Each record below should be repeated precisely as written.

• • •

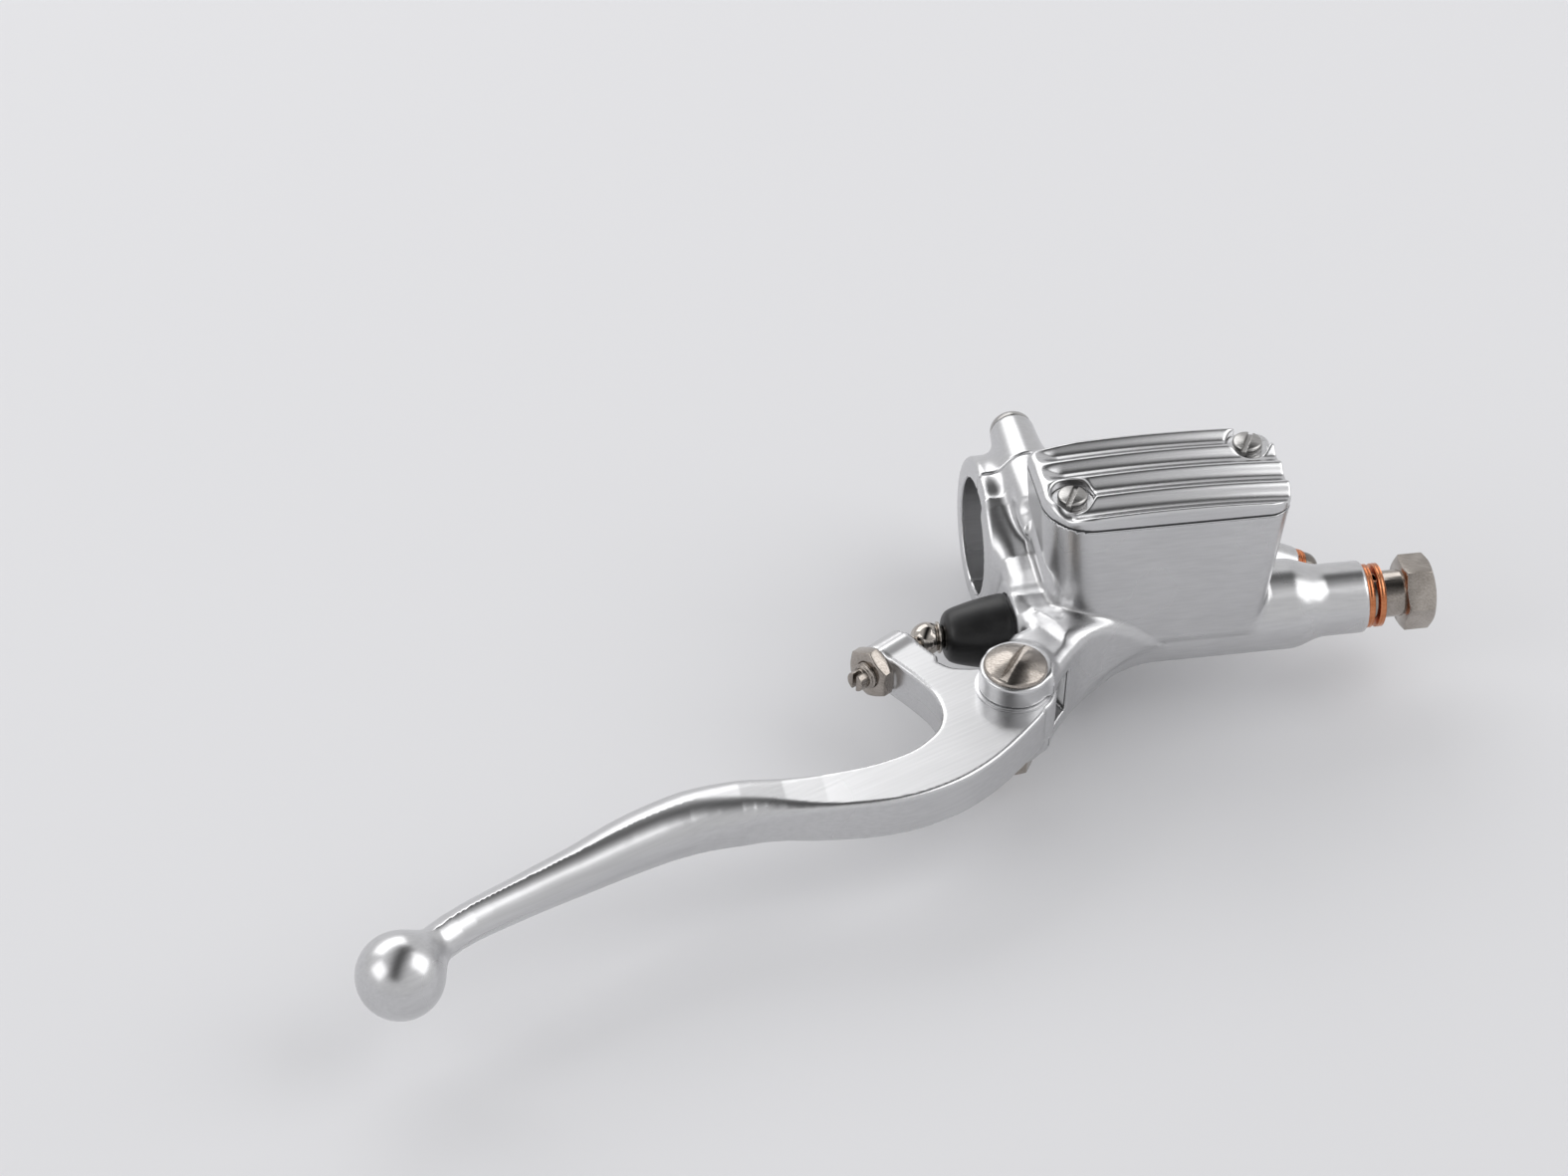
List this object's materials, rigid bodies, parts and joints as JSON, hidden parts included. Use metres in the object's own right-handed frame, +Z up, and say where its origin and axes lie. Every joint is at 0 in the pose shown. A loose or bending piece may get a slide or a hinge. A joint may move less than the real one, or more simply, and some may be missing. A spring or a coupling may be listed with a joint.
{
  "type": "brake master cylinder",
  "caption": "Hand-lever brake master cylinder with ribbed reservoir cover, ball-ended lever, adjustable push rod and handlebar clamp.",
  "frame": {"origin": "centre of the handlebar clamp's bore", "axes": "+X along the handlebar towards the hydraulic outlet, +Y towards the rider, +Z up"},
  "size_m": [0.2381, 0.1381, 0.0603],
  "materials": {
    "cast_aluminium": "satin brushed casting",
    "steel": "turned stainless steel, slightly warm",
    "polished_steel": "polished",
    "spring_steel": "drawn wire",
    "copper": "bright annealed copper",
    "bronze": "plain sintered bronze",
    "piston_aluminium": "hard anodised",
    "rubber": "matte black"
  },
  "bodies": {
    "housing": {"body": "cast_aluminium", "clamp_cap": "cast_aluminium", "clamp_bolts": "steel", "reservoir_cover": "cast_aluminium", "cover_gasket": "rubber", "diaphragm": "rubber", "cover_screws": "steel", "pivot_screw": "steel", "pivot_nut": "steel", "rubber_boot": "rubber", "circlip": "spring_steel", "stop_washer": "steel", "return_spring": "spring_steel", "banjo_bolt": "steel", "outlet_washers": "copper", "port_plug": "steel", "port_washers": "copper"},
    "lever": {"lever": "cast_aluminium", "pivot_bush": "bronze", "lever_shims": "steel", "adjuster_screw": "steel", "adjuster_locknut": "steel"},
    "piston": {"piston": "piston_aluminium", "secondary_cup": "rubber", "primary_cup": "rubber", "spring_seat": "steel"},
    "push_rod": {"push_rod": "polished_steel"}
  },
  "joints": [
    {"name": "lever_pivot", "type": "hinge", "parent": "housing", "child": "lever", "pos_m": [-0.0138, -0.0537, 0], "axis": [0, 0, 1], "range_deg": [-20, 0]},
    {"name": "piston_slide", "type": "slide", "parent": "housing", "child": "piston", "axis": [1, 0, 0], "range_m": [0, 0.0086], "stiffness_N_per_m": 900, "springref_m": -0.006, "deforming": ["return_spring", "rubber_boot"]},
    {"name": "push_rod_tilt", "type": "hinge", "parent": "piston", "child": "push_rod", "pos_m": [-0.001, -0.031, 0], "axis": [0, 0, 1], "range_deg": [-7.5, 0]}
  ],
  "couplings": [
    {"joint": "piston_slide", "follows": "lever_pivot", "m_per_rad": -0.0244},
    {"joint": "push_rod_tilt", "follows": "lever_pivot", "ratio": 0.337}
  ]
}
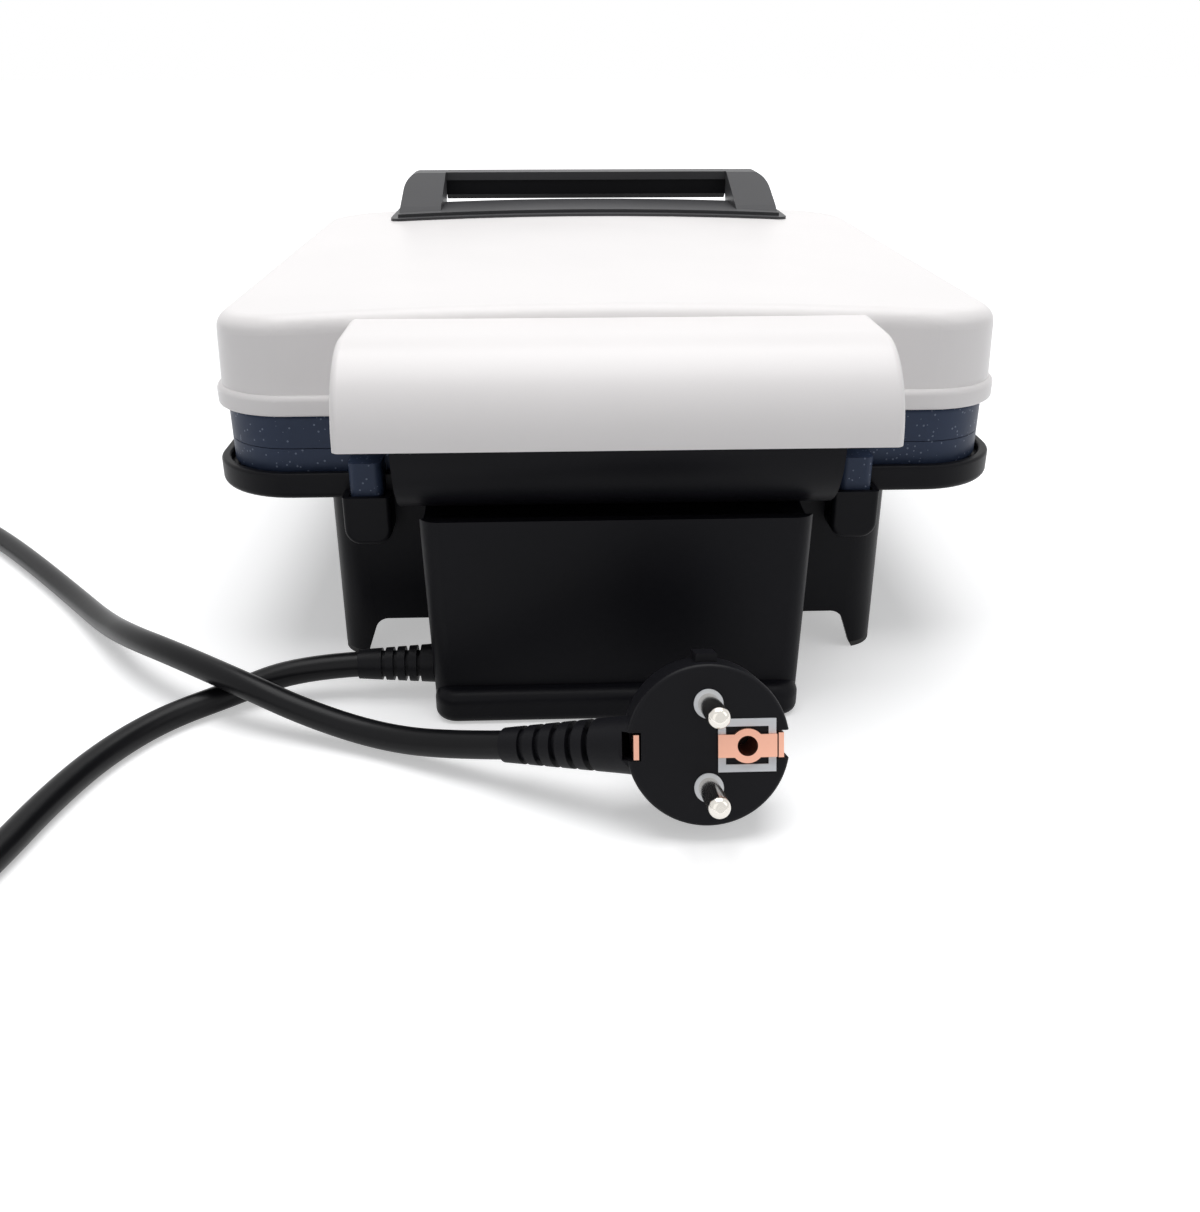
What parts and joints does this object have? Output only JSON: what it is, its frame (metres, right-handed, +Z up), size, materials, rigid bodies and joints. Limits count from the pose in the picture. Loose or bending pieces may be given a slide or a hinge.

• • •

== Result of this task ==
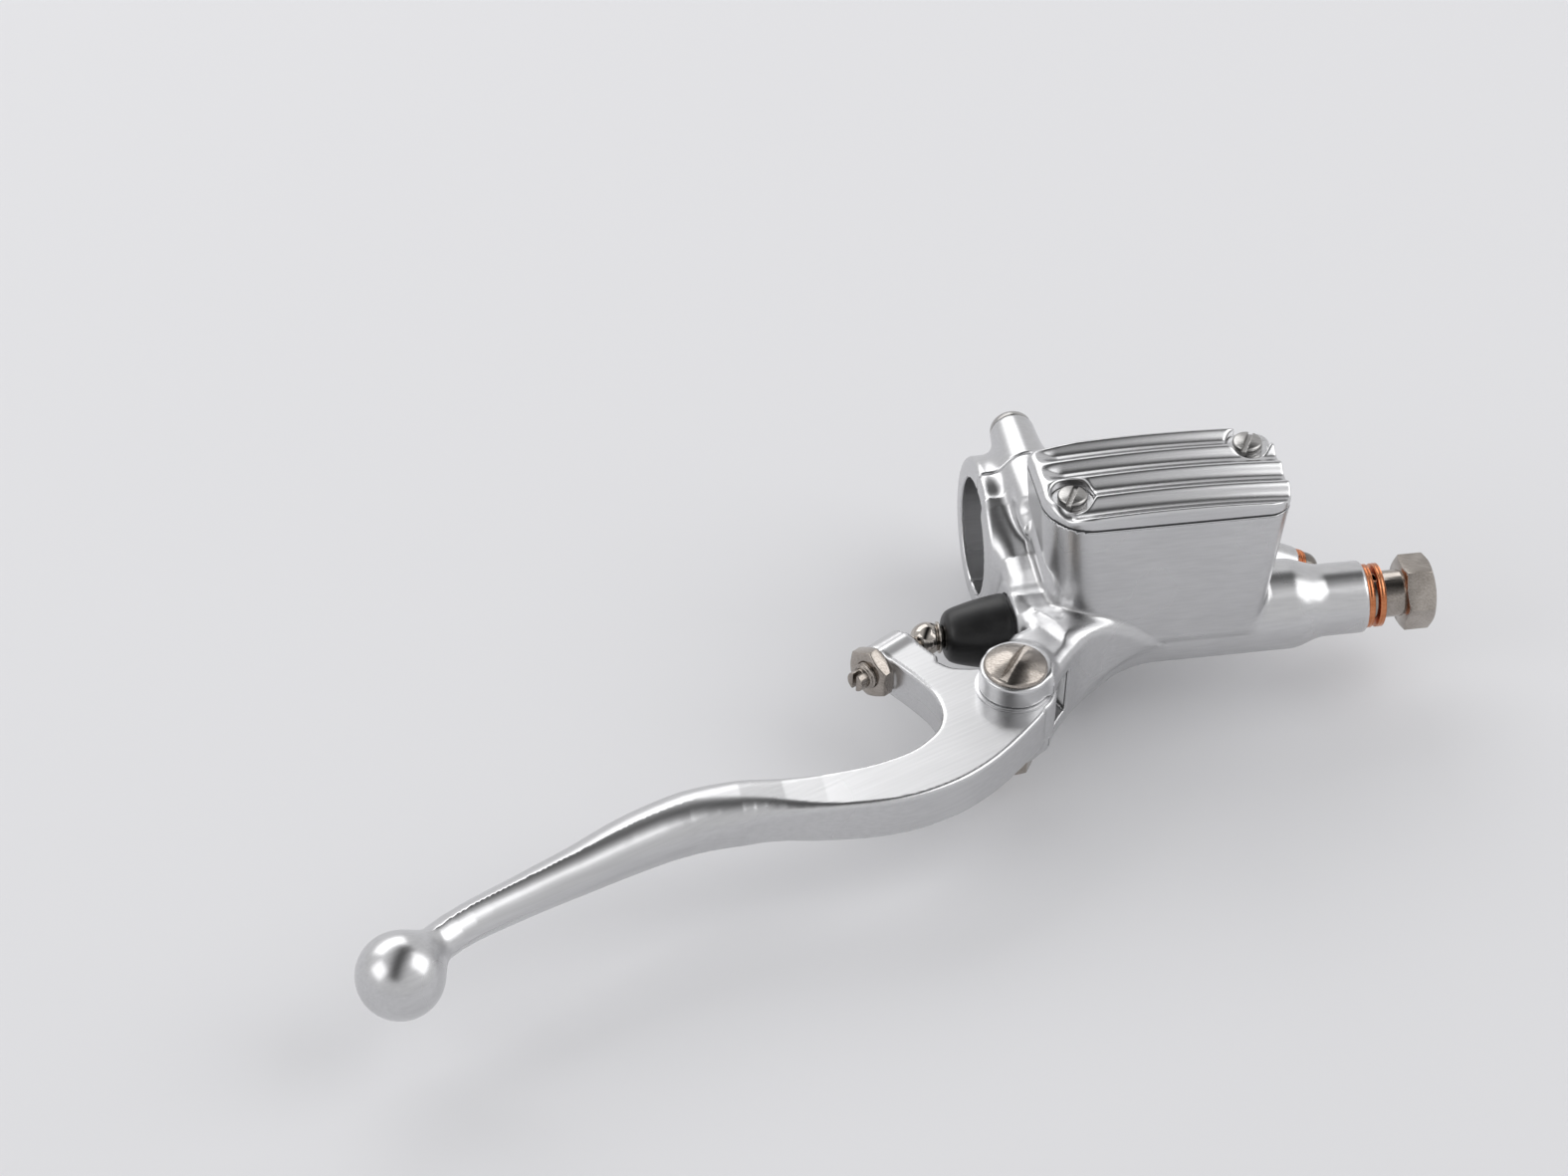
List this object's materials, rigid bodies, parts and joints as JSON, hidden parts included. Use metres in the object's own right-handed frame, +Z up, and say where its origin and axes lie. Every joint is at 0 in the pose shown. A loose or bending piece may get a slide or a hinge. A joint may move less than the real one, or more simply, and some may be missing. A spring or a coupling may be listed with a joint.
{
  "type": "brake master cylinder",
  "caption": "Hand-lever brake master cylinder with ribbed reservoir cover, ball-ended lever, adjustable push rod and handlebar clamp.",
  "frame": {"origin": "centre of the handlebar clamp's bore", "axes": "+X along the handlebar towards the hydraulic outlet, +Y towards the rider, +Z up"},
  "size_m": [0.2381, 0.1381, 0.0603],
  "materials": {
    "cast_aluminium": "satin brushed casting",
    "steel": "turned stainless steel, slightly warm",
    "polished_steel": "polished",
    "spring_steel": "drawn wire",
    "copper": "bright annealed copper",
    "bronze": "plain sintered bronze",
    "piston_aluminium": "hard anodised",
    "rubber": "matte black"
  },
  "bodies": {
    "housing": {"body": "cast_aluminium", "clamp_cap": "cast_aluminium", "clamp_bolts": "steel", "reservoir_cover": "cast_aluminium", "cover_gasket": "rubber", "diaphragm": "rubber", "cover_screws": "steel", "pivot_screw": "steel", "pivot_nut": "steel", "rubber_boot": "rubber", "circlip": "spring_steel", "stop_washer": "steel", "return_spring": "spring_steel", "banjo_bolt": "steel", "outlet_washers": "copper", "port_plug": "steel", "port_washers": "copper"},
    "lever": {"lever": "cast_aluminium", "pivot_bush": "bronze", "lever_shims": "steel", "adjuster_screw": "steel", "adjuster_locknut": "steel"},
    "piston": {"piston": "piston_aluminium", "secondary_cup": "rubber", "primary_cup": "rubber", "spring_seat": "steel"},
    "push_rod": {"push_rod": "polished_steel"}
  },
  "joints": [
    {"name": "lever_pivot", "type": "hinge", "parent": "housing", "child": "lever", "pos_m": [-0.0138, -0.0537, 0], "axis": [0, 0, 1], "range_deg": [-20, 0]},
    {"name": "piston_slide", "type": "slide", "parent": "housing", "child": "piston", "axis": [1, 0, 0], "range_m": [0, 0.0086], "stiffness_N_per_m": 900, "springref_m": -0.006, "deforming": ["return_spring", "rubber_boot"]},
    {"name": "push_rod_tilt", "type": "hinge", "parent": "piston", "child": "push_rod", "pos_m": [-0.001, -0.031, 0], "axis": [0, 0, 1], "range_deg": [-7.5, 0]}
  ],
  "couplings": [
    {"joint": "piston_slide", "follows": "lever_pivot", "m_per_rad": -0.0244},
    {"joint": "push_rod_tilt", "follows": "lever_pivot", "ratio": 0.337}
  ]
}
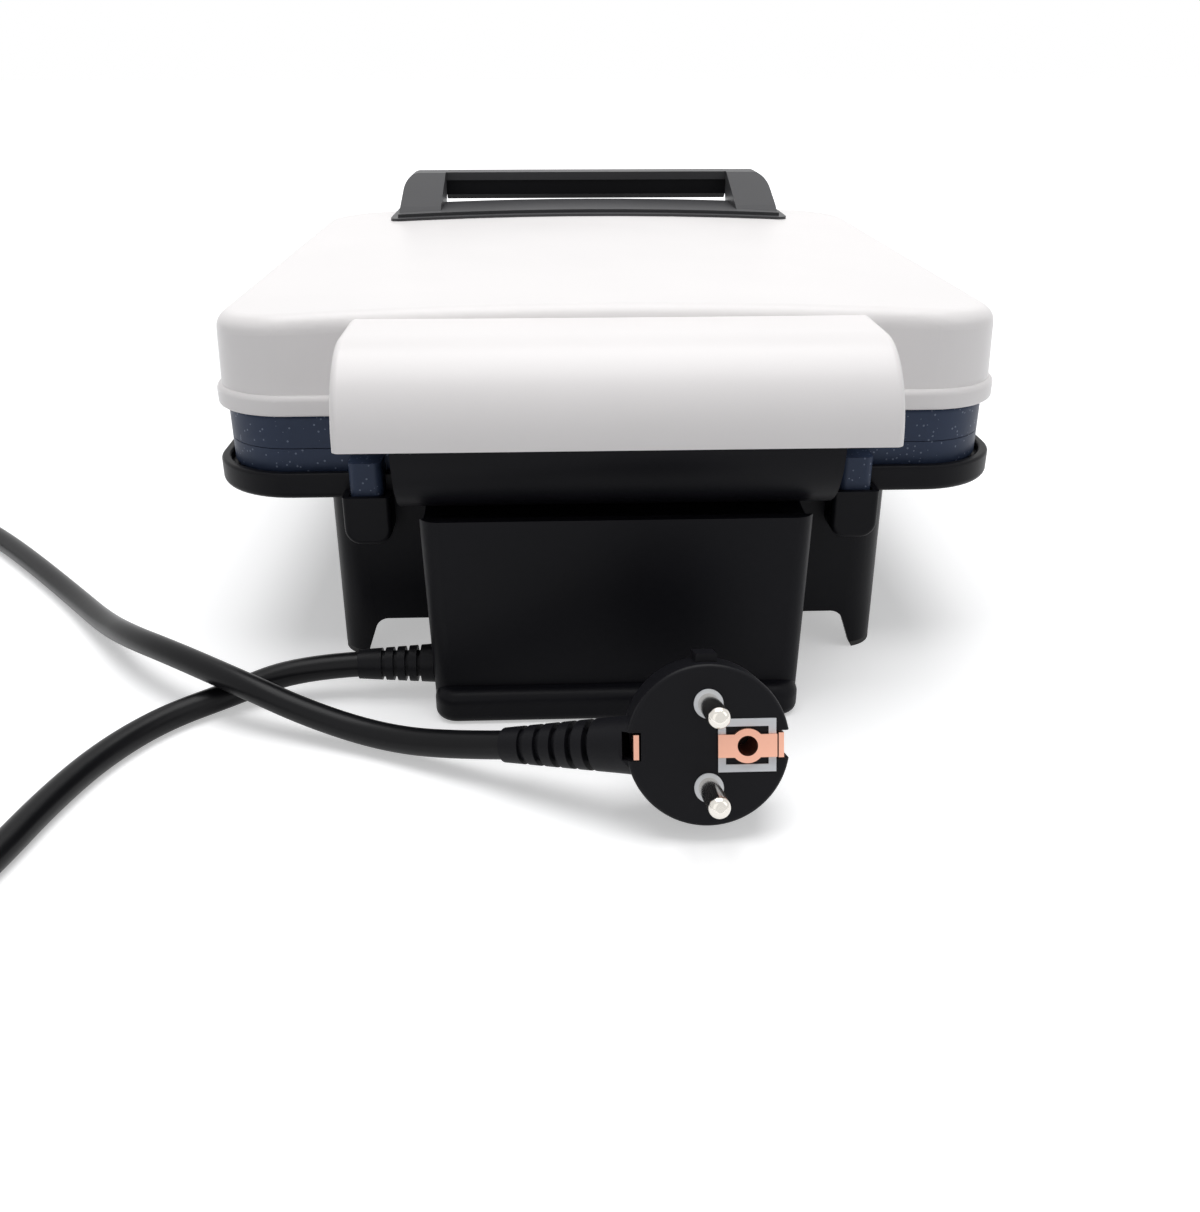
What parts and joints does this object have? Output only JSON: what it is, its frame (metres, right-handed, +Z up), size, materials, rigid bodies and joints. Limits count from the pose in the picture. Loose or bending pieces may be given a slide or a hinge.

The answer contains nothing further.